__STATED EXERCISE__:
Reproduce exactly the section that begins at the line containing "rows.faces.append(tuple(chain[-1]))" and ends at the line containing "before = set(bpy.data.objects)", both lines included; omit all other lines.

__RECORDED DATA__:
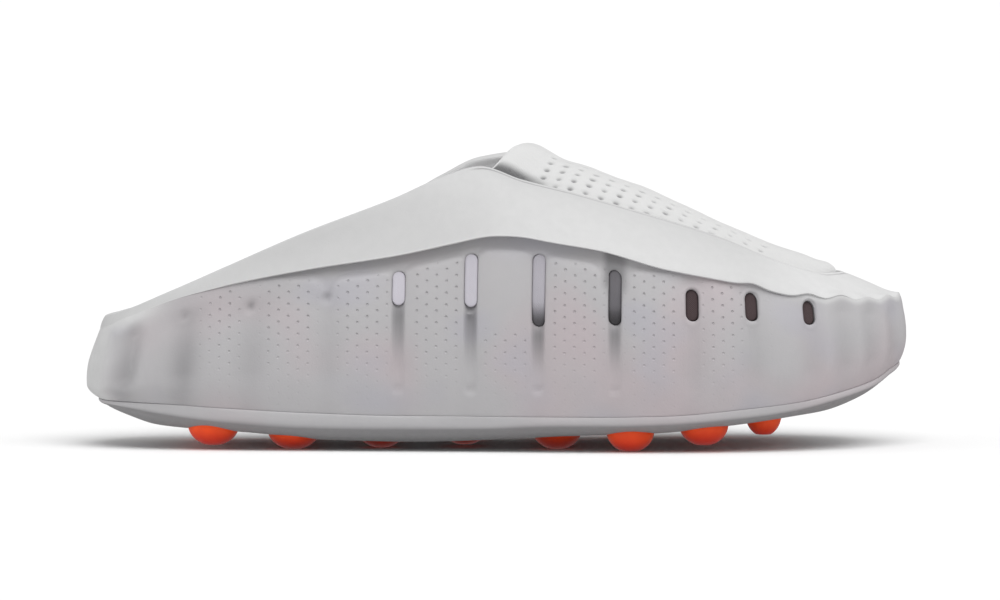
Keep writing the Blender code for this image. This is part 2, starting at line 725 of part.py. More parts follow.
def make_insole():
    """The footbed, dished a little, on the sole's core."""
    t = SOLE_COLUMNS
    rows = Rows()
    core_x, core_y = core_loop(t, CORE_WIDTH_SHARE)
    low = footbed_z(OUT_X(t)) + FIT_GAP
    low_x, low_y = inside_wall(t, low, INSOLE_EDGE_GAP)
    high = low + INSOLE_THICKNESS
    high_x, high_y = inside_wall(t, high, INSOLE_EDGE_GAP)
    chain = []
    for share in (1.0, 0.5):
        x = low_x + (core_x - low_x) * share
        y = low_y + (core_y - low_y) * share
        chain.append(rows.add(flat_row(x, y, footbed_z(x) + FIT_GAP)))
    chain.append(rows.add(flat_row(low_x, low_y, low)))
    chain.append(rows.add(flat_row(high_x, high_y, high)))
    for share in (0.25, 0.6, 1.0):
        x = high_x + (core_x - high_x) * share
        y = high_y + (core_y - high_y) * share
        dish = INSOLE_DISH * share * (2 - share)
        chain.append(rows.add(flat_row(x, y, footbed_z(x) + FIT_GAP + INSOLE_THICKNESS - dish)))
    zip_across(rows.faces, chain[0], rows.points)
    for lower, upper in zip(chain, chain[1:]):
        join_loops(rows.faces, lower, upper)
    zip_across(rows.faces, chain[-1], rows.points)
    return make_object("insole", rows.points, rows.faces, material("insole_grey", INSOLE_GREY, 0.8))


def throat_places():
    """Loop places of the two throat corners, where the rim is highest on each side."""
    half = len(SECTIONS)
    lateral = LOOP_KNOTS[int(np.argmax(ROW_RIM_Z[:half]))]
    medial = LOOP_KNOTS[half - 1 + int(np.argmax(ROW_RIM_Z[half - 1:]))]
    return lateral, medial


def tongue_edge(t):
    """The tongue's edge, just inside the rim of the vamp window and a little lower."""
    rim = inner_surface(t, 2.0 + 0 * t)
    nx, ny = plan_normal(t)
    rim[:, 0] -= nx * FIT_GAP * 2
    rim[:, 1] -= ny * FIT_GAP * 2
    rim[:, 2] -= TONGUE_SINK
    return rim


def tongue_surface(way, across):
    """Top of the tongue at a share of the way from throat to toe and from -1, lateral, to 1, medial."""
    lateral_corner, medial_corner = throat_places()
    lateral = tongue_edge(lateral_corner + (TOE_KNOT - lateral_corner) * way)
    medial = tongue_edge(medial_corner + (TOE_KNOT - medial_corner) * way)
    side = ((np.asarray(across, float) + 1) / 2)[..., None]
    points = lateral * (1 - side) + medial * side
    crown = TONGUE_CROWN * read_table(CROWN, CROWN_COLUMNS, "way", "height", way)
    points[..., 2] += crown * (1 - np.abs(across) ** 2.2)
    points[..., 0] += THROAT_ARC * (1 - np.abs(across) ** 2) * (1.0 - smooth_step(0.0, 0.3, way))
    return points


def make_tongue():
    """The textile panel of the vamp, a curved sheet from the throat to the toe."""
    ways = 1.0 - (1.0 - np.linspace(0.0, 1.0, TONGUE_ROWS + 1)) ** 1.25
    ways = ways[:-1]
    sides = np.linspace(-1.0, 1.0, TONGUE_COLUMNS + 1)
    way_grid, side_grid = np.meshgrid(ways, sides, indexing="ij")
    top = tongue_surface(way_grid.ravel(), side_grid.ravel()).reshape(len(ways), len(sides), 3)
    along = np.gradient(top, axis=0)
    across = np.gradient(top, axis=1)
    normal = np.cross(across, along)
    normal /= np.linalg.norm(normal, axis=-1, keepdims=True)
    normal *= np.sign(normal[..., 2:3])
    low = top - normal * TONGUE_THICKNESS
    low[:, 0, :2] = top[:, 0, :2]
    low[:, -1, :2] = top[:, -1, :2]
    low[:, 0, 2] = top[:, 0, 2] - TONGUE_THICKNESS
    low[:, -1, 2] = top[:, -1, 2] - TONGUE_THICKNESS
    points = np.concatenate([top.reshape(-1, 3), low.reshape(-1, 3)])
    faces = []
    wide = len(sides)
    below = len(ways) * wide
    for i in range(len(ways) - 1):
        for j in range(wide - 1):
            corners = (i * wide + j, i * wide + j + 1, (i + 1) * wide + j + 1, (i + 1) * wide + j)
            faces.append(corners)
            faces.append(tuple(below + k for k in corners[::-1]))
    border = [j for j in range(wide)]
    border += [i * wide + wide - 1 for i in range(1, len(ways))]
    border += [(len(ways) - 1) * wide + j for j in range(wide - 2, -1, -1)]
    border += [i * wide for i in range(len(ways) - 2, 0, -1)]
    for i, first in enumerate(border):
        second = border[(i + 1) % len(border)]
        faces.append((second, first, below + first, below + second))
    return make_object("tongue", points, faces, material("textile_white", TEXTILE_WHITE, 0.85))


def pod_places():
    """Centre, lowest height and radius of each pod, in metres, row by row from the heel."""
    places = []
    for values in POD_ROWS:
        row = dict(zip(POD_COLUMNS, values))
        for side in row["across"]:
            places.append((
                float(from_heel(row["along"])),
                side * BALL_WIDTH,
                row["hang"] * POD_DROP,
                row["radius"] * POD_RADIUS,
            ))
    return places


def pod_ring(radius):
    """Level places round a pod's middle."""
    angles = np.arange(POD_SIDES) * (2 * math.pi / POD_SIDES)
    return radius * np.cos(angles), radius * np.sin(angles)


def make_pod(number, place, made_of):
    """One dome: a round side in its socket, and a rounded end with a small flat where it stands."""
    x, y, low, radius = place
    flat_angle = math.asin(POD_FLAT / radius)
    drop = POD_DROP / math.cos(flat_angle)
    rows = Rows()
    chain = []
    for ring in range(POD_RINGS + 1):
        lift = flat_angle + (math.pi / 2 - flat_angle) * ring / POD_RINGS
        wide = radius * math.sin(lift)
        high = POD_DROP - drop * math.cos(lift)
        chain.append(rows.add(flat_row(*pod_ring(wide), high)))
    chain.append(rows.add(flat_row(*pod_ring(radius), POD_HEIGHT)))
    rows.faces.append(tuple(chain[0]))
    for lower, upper in zip(chain, chain[1:]):
        join_loops(rows.faces, lower, upper)
    rows.faces.append(tuple(chain[-1]))
    pod = make_object(f"pod_{number:02d}", rows.points, rows.faces, made_of)
    pod.location = (x, y, low)
    return pod


def clear_scene():
    for obj in list(bpy.data.objects):
        bpy.data.objects.remove(obj, do_unlink=True)


def main():
    clear_scene()
    make_upper()
    make_sole()
    make_insole()
    make_tongue()
    orange = material("pod_orange", POD_ORANGE, 0.5)
    for number, place in enumerate(pod_places(), 1):
        make_pod(number, place, orange)


main()
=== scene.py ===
"""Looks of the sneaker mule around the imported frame: shell, vamp, linings, footbed, sole and pods.

Everything is in metres. +X points to the toe, +Y to the inner (medial) side and +Z up. Loops round the shoe
start at the back of the heel, run along the outer (lateral) side to the toe and come back on the medial side.
"""

import math
from collections import namedtuple

import bmesh
import bpy
import numpy as np
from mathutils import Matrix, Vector


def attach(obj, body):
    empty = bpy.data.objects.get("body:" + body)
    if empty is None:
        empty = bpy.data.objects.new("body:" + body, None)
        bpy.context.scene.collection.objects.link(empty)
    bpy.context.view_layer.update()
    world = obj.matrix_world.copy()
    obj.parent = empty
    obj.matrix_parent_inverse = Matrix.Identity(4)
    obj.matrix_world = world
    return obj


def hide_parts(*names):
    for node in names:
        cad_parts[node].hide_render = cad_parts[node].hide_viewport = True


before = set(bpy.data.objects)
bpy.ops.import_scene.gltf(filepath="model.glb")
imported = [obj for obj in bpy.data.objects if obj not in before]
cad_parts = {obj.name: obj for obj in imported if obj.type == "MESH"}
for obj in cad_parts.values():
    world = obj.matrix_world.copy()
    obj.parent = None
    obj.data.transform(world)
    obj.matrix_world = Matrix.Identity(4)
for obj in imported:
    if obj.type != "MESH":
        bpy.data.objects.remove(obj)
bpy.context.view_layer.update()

MM = 0.001

# The photograph's view: a long lens a little above the floor, square to the lateral side
IMAGE_WIDTH = 1000
PIXEL_SIZE = 0.368 * MM
CAMERA_DISTANCE = 3.0
CAMERA_ELEVATION = 3.0
LOOK_AT = (0.0009, 0.0, 0.0532)
SENSOR_WIDTH = 36.0

# Sizes of the shoe
LENGTH = 0.302
BALL_WIDTH = 0.106
THROAT_HEIGHT = 0.1045
HEEL_RIM_HEIGHT = 0.0475
TOE_RIM_HEIGHT = 0.0637
SEAM_HEIGHT = 0.0134
FIT_GAP = 0.0003

# Shell
WALL = 0.0045
RIM_WALL = 0.0030
SEAM_TUCK = 0.0030
LEAN_POWER = 2.2
SCALLOP_RISE = 0.0016
SCALLOP_REACH = 0.35
SLOT_WIDTH = 0.0048
SLOT_ROW_SHARE = 0.24
HEEL_GROOVE_REACH = 0.013
LIP_ROUND = 0.8 * MM
RIM_ROLL = 0.6 * MM
SEAM_EDGE_ROUND = 0.10 * MM
SEAM_LINE = 0.08 * MM
TROUGH_SPREAD = 4.8 * MM
CHANNEL_HALF_WIDTH = 2.15 * MM
CHANNEL_FOOT = 21.5 * MM
STRIP_HEIGHT = 4.3 * MM
STRIP_DEPTH = 1.60 * MM
PANEL_CORNER = 5.0 * MM
BEAD_WIDTH = 1.25 * MM
BEAD_DEPTH = 0.45 * MM
BEAD_LINE = 0.30 * MM

# Dimples of the ribs
DIMPLE_COLUMN = 3.6
DIMPLE_PITCH = 4.3
DIMPLE_WIDTH = 0.72

# Lining
LINING_THICKNESS = 0.0006
LINING_GAP = 0.0004
LINING_END = 0.690
LINING_TOP = 1.72
TOE_LINING_START = LINING_END - 0.012
TOE_LINING_GAP = LINING_GAP + 0.9 * MM
PAD_GAP = 0.05 * MM

# Sole
RIM_BAND_PROUD = 0.0002
TURN_INSET = 0.0018
UNDERSIDE_HEIGHT = 0.0023
UNDERSIDE_POWER = 7.0
CORE_WIDTH_SHARE = 0.10
PLATEAU_HEIGHT = 0.0300
CORE_GAP = 0.0007

# Footbed
INSOLE_THICKNESS = 0.0040
INSOLE_EDGE_GAP = 0.0009
INSOLE_DISH = 0.0015
INSOLE_EDGE_ROUND = 0.0012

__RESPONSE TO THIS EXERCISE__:
    rows.faces.append(tuple(chain[-1]))
    pod = make_object(f"pod_{number:02d}", rows.points, rows.faces, made_of)
    pod.location = (x, y, low)
    return pod


def clear_scene():
    for obj in list(bpy.data.objects):
        bpy.data.objects.remove(obj, do_unlink=True)


def main():
    clear_scene()
    make_upper()
    make_sole()
    make_insole()
    make_tongue()
    orange = material("pod_orange", POD_ORANGE, 0.5)
    for number, place in enumerate(pod_places(), 1):
        make_pod(number, place, orange)


main()
=== scene.py ===
"""Looks of the sneaker mule around the imported frame: shell, vamp, linings, footbed, sole and pods.

Everything is in metres. +X points to the toe, +Y to the inner (medial) side and +Z up. Loops round the shoe
start at the back of the heel, run along the outer (lateral) side to the toe and come back on the medial side.
"""

import math
from collections import namedtuple

import bmesh
import bpy
import numpy as np
from mathutils import Matrix, Vector


def attach(obj, body):
    empty = bpy.data.objects.get("body:" + body)
    if empty is None:
        empty = bpy.data.objects.new("body:" + body, None)
        bpy.context.scene.collection.objects.link(empty)
    bpy.context.view_layer.update()
    world = obj.matrix_world.copy()
    obj.parent = empty
    obj.matrix_parent_inverse = Matrix.Identity(4)
    obj.matrix_world = world
    return obj


def hide_parts(*names):
    for node in names:
        cad_parts[node].hide_render = cad_parts[node].hide_viewport = True


before = set(bpy.data.objects)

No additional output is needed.